2) (Mike) A level down in expense and commitment, so perhaps something that could be established earlier: The University should start an ongoing engagement committee or task group, inviting volunteer members from around the University to apply for this role, much as individuals as invited into the PEL program. Individuals selected would have release time from their positions (like PEL participants), would receive training and support for their involvement, and could become ambassadors and trainers for staff engagement improvements throughout the University, helping units establish their own leadership groups to sustain the effort. A committee like this will help cut across University silos.

3) (Mike) There needs to be a toolkit created, something on the order of the Cargill manual, to help individual managers improve their staff engagement levels in their units.

Asim notes that a training document/tool could be created through technology now being worked on in OIT where you can combine a recording of someone speaking along with a PowerPoint or anything else displayed on a laptop. This would be a low-cost alternative format to more expensive group training, as one option.

4) (Mike) The University should establish a website like that of Michigan’s Voices – not a static information website like the one now available for employees through HR, but one staffed by volunteers and interactive, representing a forum for employees’ real concerns and ideas. For this to work, there needs to be real staff buy-in to using and maintaining this website.

5) (Mike/Janet) The University should establish mandatory leadership training for supervisors/managers providing leadership skills (there is a three-day leadership class now available, but it costs $1,800 for University members, which discourages most people from going – instead, something like this should be made an expectation for new managers to take it and subsidized for them). This training should be made available as an option for all staff.

6) (Janet) Each unit should have a “360% evaluation? on a routine basis – this is an open process where all staff members are invited to share (anonymously? In some safe way?) what is working for them and what is not working. Communication is critical in having things improve.
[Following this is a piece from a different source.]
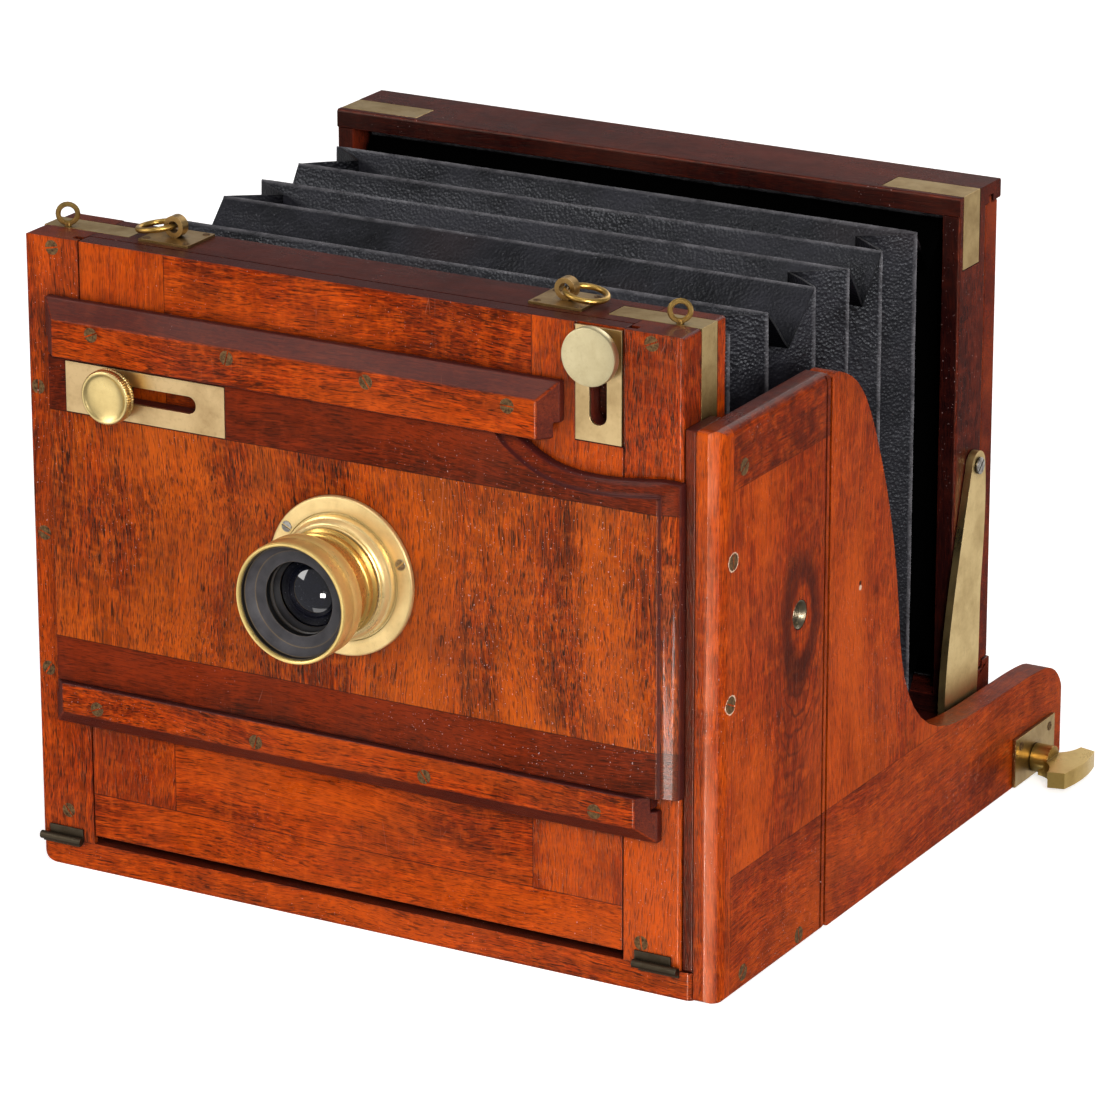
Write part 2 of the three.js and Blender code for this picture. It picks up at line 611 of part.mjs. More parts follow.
function rearBottomRail() {
  const { front, back, bottom, wall, channel } = REAR;
  const sill = box(-FRAME_HALF, FRAME_HALF, front, back, bottom, bottom + wall);
  const right = box(-FRAME_HALF + wall + FIT, FRAME_HALF, channel, back, bottom + 1, SCREEN.bottom - FIT);
  const groove = screenGroove(SCREEN.bottom - SCREEN_GROOVE.deep - 0.6, SCREEN.bottom + 1);
  return cut(join(sill, right), groove);
}

function buildRearStandard() {
  add("carriage_board", carriageBoard(), darkMahogany());
  add("rear_top_rail", rearTopRail(), darkMahogany());
  add("rear_bottom_rail", rearBottomRail(), darkMahogany());
  for (const [side, sign] of [["left", -1], ["right", 1]]) {
    add(`rear_${side}_side`, rearSide(sign), darkMahogany());
    const hardware = (body) => (sign > 0 ? body : body.mirror([1, 0, 0]));
    add(`rear_${side}_strap`, hardware(strap(REAR_STRAP)), oldBrass());
    add(`${side}_strut`, hardware(strutBar()), brass());
    add(`${side}_strut_pivot`, hardware(strutScrew(STRUT.pivotY, STRUT.pivotZ, 4)), oldBrass());
    add(`${side}_strut_stud`, hardware(strutScrew(STRUT.studY, STRUT.studZ, 3.6)), oldBrass());
  }
}

// ---------------------------------------------------------------- struts
const STRUT_FACE = FRAME_HALF + 0.5;

function strutBar() {
  const { pivotY: y, pivotZ: z, thick, studY, studZ } = STRUT;
  const drawing = new THREE.Shape()
    .moveTo(y + 7, z)
    .absarc(y, z, 7, 0, Math.PI, false)
    .bezierCurveTo(y - 13, z - 20, y - 20, z - 44, y - 25, z - 66)
    .bezierCurveTo(y - 30, z - 88, y - 31.5, z - 100, y - 31.8, z - 132)
    .lineTo(y + 1, z - 132)
    .bezierCurveTo(y + 6, z - 100, y + 4, z - 80, y + 5, z - 60)
    .bezierCurveTo(y + 7.5, z - 36, y + 9.4, z - 20, y + 7, z);
  const bar = plate("yz", drawing, STRUT_FACE, STRUT_FACE + thick, 8);
  const pivotHole = rod(STRUT_HOLE, -5, 10, "x", [STRUT_FACE, y, z], 16);
  const notchShape = slotShape(studY, studZ, studY + 40, studZ - 4, 5.2); // open towards the back
  const notch = plate("yz", notchShape, STRUT_FACE - 1, STRUT_FACE + 5);
  return cut(bar, pivotHole, notch);
}

// A round-headed screw that holds the strut: shank in the wood, head outside the bar.
function strutScrew(y, z, head) {
  const start = STRUT_FACE + STRUT.thick + FIT;
  const profile = [[0, -14], [2.3, -14], [2.3, 0], [head, 0], [head, 0.5], [head - 1, 0.9], [0, 1]];
  return turned(profile, "x", [start, y, z], 16);
}

// ---------------------------------------------------------------- focusing screen
const SCREEN_LEFT = -FRAME_HALF + REAR.wall + FIT;
const SCREEN_RIGHT = FRAME_HALF - 0.6;

function screenFrame() {
  const { bottom, top, rim, depth } = SCREEN;
  const [left, right, front] = [SCREEN_LEFT, SCREEN_RIGHT, REAR.channel + 0.6];
  const body = box(left, right, front, front + depth, bottom, top);
  const tongues = box(left, right, REAR.channel + 3, REAR.channel + 7, bottom - 3.2, top + 3.2);
  const opening = box(left + rim, right - rim, front - 5, front + depth + 5, bottom + rim, top - rim);
  const inner = rim - 5;
  const rebate = box(
    left + inner, right - inner, front - 5, front + 3.2, bottom + inner, top - inner,
  );
  return cut(join(body, tongues), opening, rebate);
}

function buildScreen() {
  add("screen_frame", screenFrame(), mahogany());
  const { bottom, top, rim } = SCREEN;
  const [left, right, front] = [SCREEN_LEFT, SCREEN_RIGHT, REAR.channel + 0.7];
  const edge = 4.6; // how far the glass reaches into the frame's rebate
  const pane = box(
    left + rim - edge, right - rim + edge, front, front + 2.8, bottom + rim - edge, top - rim + edge,
  );
  add("ground_glass", pane, groundGlass());
}

// ---------------------------------------------------------------- bellows
// Profile of one wall of the bellows: distance from the middle against place along the camera.
function foldedWall(outer) {
  const start = FRONT_DEPTH + 4.4;
  const points = [[start, outer - BELLOWS.fold]];
  CRESTS.forEach((crest, i) => {
    points.push([crest, outer]);
    const next = CRESTS[i + 1] ?? BELLOWS.back;
    if (i + 1 < CRESTS.length) points.push([(crest + next) / 2, outer - BELLOWS.fold]);
  });
  points.push([BELLOWS.back - 0.3, outer - BELLOWS.fold]);
  return points;
}

function bellowsSolid(shrink) {
  const { half, bottom, top } = BELLOWS;
  const middle = (bottom + top) / 2;
  const wall = foldedWall(half - shrink);
  const height = foldedWall((top - bottom) / 2 - shrink);
  const longer = shrink ? 5 : 0;
  const stretch = ([y, r], i, list) => {
    if (i === 0) return [y - longer, r];
    return i === list.length - 1 ? [y + longer, r] : [y, r];
  };
  const plan = wall.map(stretch);
  const side = height.map(stretch);
  const planShape = outline([...plan.map(([y, r]) => [r, y]), ...plan.reverse().map(([y, r]) => [-r, y])]);
  const sideShape = outline([
    ...side.map(([y, r]) => [y, middle + r]), ...side.reverse().map(([y, r]) => [y, middle - r]),
  ]);
  return plate("xy", planShape, bottom, top).intersect(plate("yz", sideShape, -half, half));
}

function batten(front, back, half, bottom, top, wide) {
  const body = box(-half, half, front, back, bottom, top);
  return cut(body, box(-half + wide, half - wide, front - 1, back + 1, bottom + wide, top - wide));
}

function buildBellows() {
  const thick = 2.2;
  add("bellows", cut(bellowsSolid(0), bellowsSolid(thick)), leather());
  const { half, bottom, top, fold, back } = BELLOWS;
  const reach = half - fold + 10;
  const low = bottom + fold - 10;
  const high = top - fold + 10;
  add("bellows_front_batten", batten(FRONT_DEPTH, FRONT_DEPTH + 4, reach, low, high, 16), blackPaint());
  const rear = FRAME_HALF - REAR.wall - FIT;
  const rearBatten = batten(
    back, REAR.channel - FIT, rear, REAR.bottom + REAR.wall + FIT, REAR.top - REAR.wall - FIT, 30,
  );
  add("bellows_rear_batten", rearBatten, blackPaint());
}

buildFrontSection();
buildFrontFrame();
buildRisingFront();
buildLensBoard();
add("rise_knob", riseKnob(), brass());
add("shift_knob", shiftKnob(), brass());
buildTail();
buildRearStandard();
buildScreen();
buildBellows();

camera.position.y = -SECTION_DEPTH / 2;
const part = new THREE.Group();
part.add(camera);
export default part;
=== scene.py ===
import json
import math

import bmesh
import bpy
from mathutils import Matrix, Vector, noise

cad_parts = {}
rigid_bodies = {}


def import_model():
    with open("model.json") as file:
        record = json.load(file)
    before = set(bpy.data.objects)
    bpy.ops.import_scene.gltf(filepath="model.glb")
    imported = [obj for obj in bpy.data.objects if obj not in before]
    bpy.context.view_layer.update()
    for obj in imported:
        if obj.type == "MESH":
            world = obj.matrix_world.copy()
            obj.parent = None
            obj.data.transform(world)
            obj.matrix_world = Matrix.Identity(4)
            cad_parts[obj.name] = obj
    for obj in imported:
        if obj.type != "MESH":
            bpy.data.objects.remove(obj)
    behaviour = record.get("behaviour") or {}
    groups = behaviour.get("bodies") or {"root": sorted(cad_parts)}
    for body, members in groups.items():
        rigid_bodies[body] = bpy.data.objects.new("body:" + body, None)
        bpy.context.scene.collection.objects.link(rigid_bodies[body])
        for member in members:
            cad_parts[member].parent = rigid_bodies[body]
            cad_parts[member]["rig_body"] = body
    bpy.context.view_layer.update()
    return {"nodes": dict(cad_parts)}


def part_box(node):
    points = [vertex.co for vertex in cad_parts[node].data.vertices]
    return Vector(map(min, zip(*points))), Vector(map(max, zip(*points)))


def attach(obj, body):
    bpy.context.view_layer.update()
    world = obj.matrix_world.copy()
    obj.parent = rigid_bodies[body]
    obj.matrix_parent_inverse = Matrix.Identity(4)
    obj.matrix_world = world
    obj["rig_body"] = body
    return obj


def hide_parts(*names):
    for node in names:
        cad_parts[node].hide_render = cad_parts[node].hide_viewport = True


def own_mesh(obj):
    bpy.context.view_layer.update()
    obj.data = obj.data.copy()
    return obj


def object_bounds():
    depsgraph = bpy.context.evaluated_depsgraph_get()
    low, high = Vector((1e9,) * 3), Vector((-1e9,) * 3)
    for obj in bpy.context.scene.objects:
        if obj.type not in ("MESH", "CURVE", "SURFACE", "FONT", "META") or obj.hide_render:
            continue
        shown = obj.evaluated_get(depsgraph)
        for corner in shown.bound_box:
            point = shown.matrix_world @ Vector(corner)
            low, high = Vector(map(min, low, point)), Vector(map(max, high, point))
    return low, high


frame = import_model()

MM = 0.001
OUT_FRONT = Vector((0, -1, 0))
OUT_RIGHT = Vector((1, 0, 0))
UP = Vector((0, 0, 1))


# ---------------------------------------------------------------- colours and node trees
def screen(red, green, blue):
    """A colour as seen on a screen, 0 to 255, as the linear colour that shaders use."""
    parts = [value / 255 for value in (red, green, blue)]
    linear = [part / 12.92 if part <= 0.04045 else ((part + 0.055) / 1.055) ** 2.4 for part in parts]
    return (*linear, 1.0)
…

Once a baseline is established for goals, the bar should be raised each year (Cargill’s model).

7) (Janet, others) Supervisors and leaders should be encouraged to do the small things that make a difference for employees, such as Mike’s example from a website of a senior leader sending a letter to the family of an employee thanking them for the employees contributions. However, for this to be meaningful, the supervisor needs to have enough direct contact with the employee to be able to recognize that person’s contributions.

8) (Mary Ellen) Related to the initiative going on now in University Services, each large word unit at the University should form a steering committee to assess levels of staff engagement and make proposals for improvement. These efforts need significant support from top leaders, including allowing the individual steering committee members to have enough time to do the research and planning, and then supporting recommendations and expecting and training managers to implement them. Once implemented, ongoing assessment and improvement of staff engagement needs to be part of each supervisor’s responsibility, and staff engagement improvement needs to be part of each supervisor’s job review.

9) (Mary Ellen) Another finding from University Services: the University should find a way of doing ongoing rolling “pulse-taking? staff engagement assessments – a quick short-question pop-up survey that people would answer periodically, so that there could be a benchmark and way of measuring improvement over time that could be tied to individual work units and used as part of organizational and supervisory evaluation.